Sadly, Jarrod lost his father, Michael Prince, to MND last year and said that his father was a Broken Hill artist and a beloved man.
“He was a sweet, loving, creative man.”
Jarrod hopes that people like his dad will be able to access the equipment that the fundraiser will supply.
“We struggled to get the equipment needed for palliative care and money raised on the hike will, hopefully, make it easier for people,” he said.
Jarrod said that it will be good to meet other fundraisers on the hike who understand the experience of MND.
“Some are still going through it with loved ones.”
To fundraise for people with MND, Jarrod will take part in ‘Three Peaks 2021,’ a 43-kilometre hike over three Victorian Alps peaks on October 23 to 25.
“That will be a pretty big weekend,” he said.
The 25 fundraising hikers will do some prior training for the hike with MND Victoria but they will be glad to rest at a mountain camp each night.
“We get a good night’s sleep.”
The hikers will need the rest. The first day’s hike will be 11 kilometres through the majestic forests of Mount Stirling, including a stop at Craig's Hut, a replica cattlemen's hut that was originally constructed in 1981 to 1982 for The Man from Snowy River film. Craig's Hut was rebuilt after the 2006 bushfires and re-opened to the public in 2008 and is accessible only by four-wheel-drive vehicles and a walking track.
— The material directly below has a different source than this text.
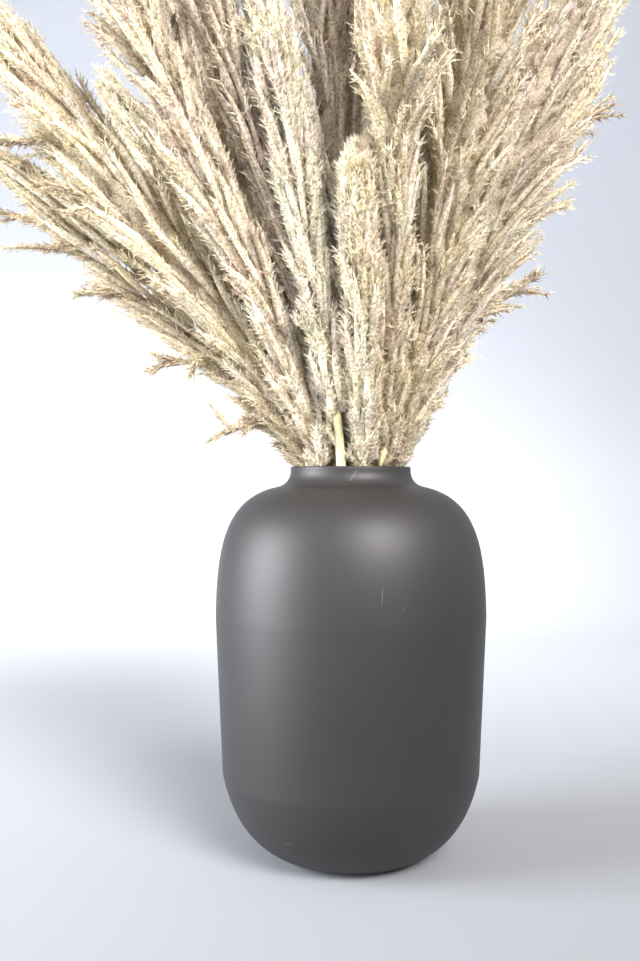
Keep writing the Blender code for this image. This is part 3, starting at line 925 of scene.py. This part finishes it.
def build_stalk(number, stalk, room, vase, grass, materials):
    """One stalk as one mesh: stem, heart, locks, sprays, husks and their spikelets."""
    rng = np.random.default_rng(grass.seed + number)
    stem, stem_faces = stem_tube(stalk, vase, grass)
    heart, heart_faces, heart_uv = plume_heart(stalk, room, vase, rng)
    count = grass.outer_locks if stalk["reach"] else grass.inner_locks
    locks = lock_lines(stalk, room, vase, grass, count, rng)
    sprays = [(start, tip) for owner, start, tip in SPRAYS if owner == number]
    free = spray_lines(sprays, stalk, vase, grass, rng)
    husks = husk_lines(grass) if stalk["bare"] else np.empty((0, grass.lock_rings, 3))
    lines = np.concatenate([locks, free, husks])
    total, points = lines.shape[:2]
    in_spray = slice(len(locks), len(locks) + len(free))

    radii = lock_radii(total, points, grass, rng)
    radii[in_spray] *= SPRAY_THICKNESS
    tube = sweep_tubes(lines, radii, LOCK_SIDES).reshape(-1, 3)
    tube_faces = tube_triangles(total, points, LOCK_SIDES)
    tints = MEAN_TINT[stalk["tint"]] + rng.normal(0, grass.lock_tint_spread, total)
    tints[:len(locks)] += BARE_STALK_PALER if stalk["bare"] else 0.0
    tints[in_spray] -= np.tile(np.linspace(*SPRAY_DARKER, grass.spray_locks), len(sprays))
    tints[in_spray.stop:] = HUSK_TINT
    tints = np.clip(tints + COLUMN_LIGHTER * bright_column(lines[:, points // 2]), *LOCK_TINTS)
    tube_tint = np.repeat(tints, points * LOCK_SIDES + 2)
    tube_uv = np.stack([tube_tint, np.full(len(tube_tint), LOCK_ALONG)], 1)
    heights = np.clip(lines[..., 2] - VASE_HEIGHT, AXIS_LOWEST, stalk["tip"])
    axes = stalk_line(stalk, heights, vase.floor)
    spikes, spike_faces, spike_uv = spikelets_on(lines, radii, axes, tints, grass, rng)

    corners, triangles, uv, slots, smooth = joined([
        (stem, stem_faces, np.full((len(stem), 2), STEM_TINT), STRAW_SLOT, True),
        (heart, heart_faces, heart_uv, FLUFF_SLOT, True),
        (tube, tube_faces, tube_uv, FLUFF_SLOT, True),
        (spikes, spike_faces, spike_uv, FLUFF_SLOT, False)])
    corners[:, 2] = np.maximum(corners[:, 2], vase.floor + TOUCH_GAP)
    return mesh_object(f"pampas_plume_{number:02d}", corners, triangles, materials, slots, uv, smooth)


# Settings

class VaseSettings(bpy.types.PropertyGroup):
    """Sizes and glaze of the vase"""
    neck_radius: bpy.props.FloatProperty(name="Neck radius", description="Outer radius of the rim",
                                         default=0.0523, unit="LENGTH")
    wall: bpy.props.FloatProperty(name="Wall", description="Thickness of the wall", default=0.005,
                                  unit="LENGTH")
    floor: bpy.props.FloatProperty(name="Floor", description="Height of the inner floor", default=0.008,
                                   unit="LENGTH")
    sides: bpy.props.IntProperty(name="Sides", description="Corners round the vase", default=192)
    colour: bpy.props.FloatVectorProperty(name="Colour", description="Glaze colour", subtype="COLOR", size=3,
                                          default=(0.0205, 0.0186, 0.0196))
    scratch_colour: bpy.props.FloatVectorProperty(name="Scratches", description="Colour of the scratches",
                                                  subtype="COLOR", size=3, default=(0.10, 0.096, 0.096))
    roughness: bpy.props.FloatProperty(name="Roughness", description="Roughness of the glaze", default=0.50)
    shine: bpy.props.FloatProperty(name="Shine", description="Specular level of the glaze", default=0.44)


class GrassSettings(bpy.types.PropertyGroup):
    """Make-up of the plumes: locks, spikelets and their tints"""
    seed: bpy.props.IntProperty(name="Seed", description="Start of the random draws", default=40)
    outer_locks: bpy.props.IntProperty(name="Outer locks", description="Locks on each outer plume",
                                       default=180)
    inner_locks: bpy.props.IntProperty(name="Inner locks", description="Locks on each inner plume",
                                       default=148)
    lock_rings: bpy.props.IntProperty(name="Lock rings", description="Rings along a lock", default=6)
    lock_radius: bpy.props.FloatProperty(name="Lock radius", description="Radius of a lock's body",
                                         default=0.0031, unit="LENGTH")
    fluff_extra: bpy.props.FloatProperty(name="Fluff", description="How far locks pass the solid form",
                                         default=0.004, unit="LENGTH")
    spray_locks: bpy.props.IntProperty(name="Spray locks", description="Locks in each spray", default=10)
    stem_radius: bpy.props.FloatProperty(name="Stem radius", description="Radius of a stem", default=0.0030,
                                         unit="LENGTH")
    spikelets: bpy.props.IntProperty(name="Spikelets", description="Spikelets on each lock", default=48)
    spikelet_length: bpy.props.FloatVectorProperty(name="Spikelet length", description="Shortest and longest",
                                                   size=2, default=(0.0055, 0.0108), unit="LENGTH")
    spikelet_width: bpy.props.FloatVectorProperty(name="Spikelet width", description="Narrowest and widest",
                                                  size=2, default=(0.0009, 0.0015), unit="LENGTH")
    spikelet_lean: bpy.props.FloatVectorProperty(name="Spikelet lean", size=2, default=(16.0, 60.0),
                                                 description="Least and most, in degrees")
    tint_spread: bpy.props.FloatProperty(name="Tint spread", description="Tint change between spikelets",
                                         default=0.11)
    lock_tint_spread: bpy.props.FloatProperty(name="Lock tint spread", default=0.12,
                                              description="Tint change between locks")
    # Painted shade and light along a lock: darker at its root inside the plume, lighter at its tip
    painted_shade_along_lock: bpy.props.FloatProperty(name="Tip lightening", description="Tint gained along a lock",
                                            default=0.24)
    roughness: bpy.props.FloatProperty(name="Roughness", description="Roughness of the fluff", default=0.8)
    translucency: bpy.props.FloatProperty(name="Translucency", description="Share of light let through",
                                          default=0.45)


class StageSettings(bpy.types.PropertyGroup):
    """Camera, paper sweep and lights"""
    distance: bpy.props.FloatProperty(name="Distance", description="Camera to the vase's axis", default=0.909,
                                      unit="LENGTH")
    eye_height: bpy.props.FloatProperty(name="Eye height", description="Camera height", default=0.323,
                                        unit="LENGTH")
    eye_side: bpy.props.FloatProperty(name="Eye side", description="Camera offset in x", default=-0.0266,
                                      unit="LENGTH")
    lens: bpy.props.FloatProperty(name="Lens", description="Focal length in millimetres", default=39.07)
    floor_colour: bpy.props.FloatVectorProperty(name="Floor", description="Colour of the floor",
                                                subtype="COLOR", size=3, default=(0.30, 0.31, 0.335))
    wall_colour: bpy.props.FloatVectorProperty(name="Backdrop", description="Colour of the backdrop",
                                               subtype="COLOR", size=3, default=(0.60, 0.625, 0.69))
    ambient: bpy.props.FloatProperty(name="Ambient", description="Strength of the world light", default=0.85)
    key: bpy.props.FloatProperty(name="Key", description="Power of the left light in watts", default=168.0)
    fill: bpy.props.FloatProperty(name="Fill", description="Power of the front light in watts", default=33.0)


# Operators

class PAMPAS_OT_vase(bpy.types.Operator):
    """Turn the vase's outline into its smooth glazed wall"""
    bl_idname = "pampas.vase"
    bl_label = "Vase"

    def execute(self, context):
        settings = context.scene.pampas_vase
        corners, triangles = turned_surface(vase_outline(settings), settings.sides)
        vase = mesh_object("vase_glazed", corners, triangles, [glaze_material(settings)])
        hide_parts("vase")
        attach(vase, "root")
        return {"FINISHED"}


class PAMPAS_OT_plumes(bpy.types.Operator):
    """Grow every stalk: stem, plume, strands and spikelets"""
    bl_idname = "pampas.plumes"
    bl_label = "Plumes"

    def execute(self, context):
        vase, grass = context.scene.pampas_vase, context.scene.pampas_grass
        fluff = {tint: fluff_material(tint, grass) for tint in FLUFF_RAMPS}
        straw = stem_material()
        stalks = ring_stalks()
        rooms = room_table(stalks, vase)
        for number, (stalk, room) in enumerate(zip(stalks, rooms), start=1):
            plume = build_stalk(number, stalk, room, vase, grass, [fluff[stalk["tint"]], straw])
            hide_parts(f"pampas_stalk_{number:02d}")
            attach(plume, "root")
        return {"FINISHED"}


def paper_material(stage):
    """Pale matt paper that fades from the floor's colour to the backdrop's with depth."""
    paper, nodes, links, shader = new_material("pale_paper", PAPER_ROUGHNESS)
    shader.inputs["Specular IOR Level"].default_value = 0.0
    place = nodes.new("ShaderNodeTexCoord")
    split = nodes.new("ShaderNodeSeparateXYZ")
    depth = nodes.new("ShaderNodeMapRange")
    depth.inputs["From Min"].default_value, depth.inputs["From Max"].default_value = SWEEP_FADE
    fade = ramp_node(nodes, [(0.0, tuple(stage.floor_colour)), (1.0, tuple(stage.wall_colour))])
    links.new(place.outputs["Object"], split.inputs["Vector"])
    links.new(split.outputs["Y"], depth.inputs["Value"])
    links.new(depth.outputs["Result"], fade.inputs["Fac"])
    links.new(fade.outputs["Color"], shader.inputs["Base Color"])
    return paper


def paper_sweep():
    """Corners and triangles of the paper: flat floor, a quarter round, upright backdrop.

    The round is (back + bend * sin a, bend - bend * cos a) for a from 0 to a right angle.
    """
    turn = np.linspace(0, math.pi / 2, SWEEP_POINTS)
    bend = np.stack([SWEEP_BACK + SWEEP_BEND * np.sin(turn), SWEEP_BEND - SWEEP_BEND * np.cos(turn)], 1)
    profile = np.concatenate([[[SWEEP_FRONT, 0.0]], bend, [[SWEEP_BACK + SWEEP_BEND, SWEEP_TOP]]])
    across = np.tile([-SWEEP_HALF_WIDTH, SWEEP_HALF_WIDTH], len(profile))
    corners = np.stack([across, np.repeat(profile[:, 0], 2), np.repeat(profile[:, 1], 2)], 1)
    a = 2 * np.arange(len(profile) - 1)
    return corners, np.concatenate([np.stack([a, a + 1, a + 3], 1), np.stack([a, a + 3, a + 2], 1)])


def soft_light(name, power, place, target, size, colour, spread):
    """A rectangular area light at a place, facing a target, with its spread in degrees."""
    lamp = bpy.data.lights.new(name, "AREA")
    lamp.shape = "RECTANGLE"
    lamp.size, lamp.size_y = size
    lamp.energy = power
    lamp.spread = math.radians(spread)
    lamp.color = colour
    thing = bpy.data.objects.new(name, lamp)
    from_to = np.array(target) - np.array(place)
    side = math.atan2(from_to[0], -from_to[1])
    tilt = math.atan2(math.hypot(from_to[0], from_to[1]), -from_to[2])
    thing.location = place
    thing.rotation_euler = (tilt, 0.0, math.pi + side)
    bpy.context.scene.collection.objects.link(thing)


def room_light(scene, strength):
    """The even light of a pale room."""
    world = bpy.data.worlds.new("pale_room")
    scene.world = world
    world.use_nodes = True
    shade = world.node_tree.nodes["Background"]
    shade.inputs["Color"].default_value = (*ROOM_COLOUR, 1.0)
    shade.inputs["Strength"].default_value = strength


def photo_camera(scene, stage):
    """The camera, level, at the photograph's place."""
    lens = bpy.data.cameras.new("photo_camera")
    lens.sensor_width = SENSOR_WIDTH
    lens.lens = stage.lens
    camera = bpy.data.objects.new("photo_camera", lens)
    camera.location = (stage.eye_side, -stage.distance, stage.eye_height)
    camera.rotation_euler = (math.pi / 2, 0.0, 0.0)
    scene.collection.objects.link(camera)
    scene.camera = camera


class PAMPAS_OT_studio(bpy.types.Operator):
    """Set up the pale floor and backdrop, soft lights and the camera"""
    bl_idname = "pampas.studio"
    bl_label = "Studio"

    def execute(self, context):
        scene = context.scene
        stage = scene.pampas_stage
        scene.view_settings.view_transform = "Standard"
        sweep = mesh_object("paper_sweep", *paper_sweep(), [paper_material(stage)])
        room_light(scene, stage.ambient)
        soft_light("window_left", stage.key, **WINDOW_LIGHT)
        soft_light("front_fill", stage.fill, **FRONT_LIGHT)
        photo_camera(scene, stage)
        return {"FINISHED"}


class PAMPAS_PT_panel(bpy.types.Panel):
    """Sidebar panel that lists the steps"""
    bl_label = "Pampas"
    bl_idname = "PAMPAS_PT_panel"
    bl_space_type = "VIEW_3D"
    bl_region_type = "UI"
    bl_category = "Pampas"

    def draw(self, context):
        for operator in OPERATORS:
            self.layout.operator(operator.bl_idname)


OPERATORS = (PAMPAS_OT_studio, PAMPAS_OT_vase, PAMPAS_OT_plumes)
GROUPS = (("pampas_vase", VaseSettings), ("pampas_grass", GrassSettings), ("pampas_stage", StageSettings))


def register():
    """Registers the settings, the operators and the panel."""
    for name, group in GROUPS:
        bpy.utils.register_class(group)
        setattr(bpy.types.Scene, name, bpy.props.PointerProperty(type=group))
    for operator in OPERATORS:
        bpy.utils.register_class(operator)
    bpy.utils.register_class(PAMPAS_PT_panel)


def unregister():
    """Takes them away again, last first."""
    bpy.utils.unregister_class(PAMPAS_PT_panel)
    for operator in reversed(OPERATORS):
        bpy.utils.unregister_class(operator)
    for name, group in reversed(GROUPS):
        delattr(bpy.types.Scene, name)
        bpy.utils.unregister_class(group)


def main():
    """Registers the add-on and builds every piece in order."""
    register()
    bpy.ops.pampas.studio()
    bpy.ops.pampas.vase()
    bpy.ops.pampas.plumes()


if __name__ == "__main__":
    main()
Day two of ‘Three Peaks 2021’ will be an arduous 22-kilometre trek on Mount Feathertop, Victoria's second-highest peak at 1,922m. The views will include the Razorback, a high ridge linking Mount Feathertop to Mount Hotham.
On the third day, Jarrod will hike 10 kilometres on Mount Bogong. There are still historic cattlemen’s huts on the Bogong High Plains, which the cattlemen built for shelter as they drove their cattle up to the plains in summer.
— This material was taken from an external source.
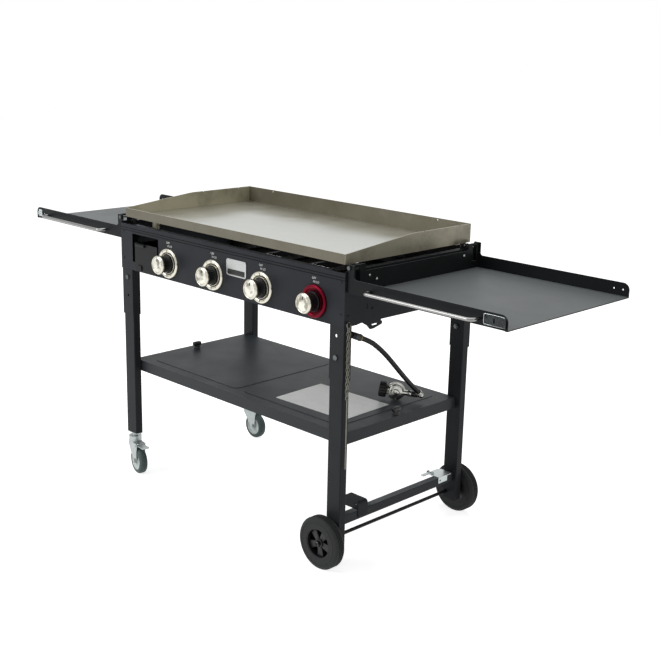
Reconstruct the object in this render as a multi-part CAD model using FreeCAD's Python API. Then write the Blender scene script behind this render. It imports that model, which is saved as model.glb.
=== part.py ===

Jarrod’s hiking fundraiser has already raised nearly $6,000 and he hopes to raise extra money for the hike by auctioning off two of his oil paintings next week.
“I thought it would be nice if someone could get something back if they intended on donating anyway,” he said.
Jarrod appreciates the many donations to his fundraiser, which he attributes to a lot of support from the art community and from Broken Hill.
“Broken Hill folk are behind me.
“It’s a good community and a tight one and people look out for each other.”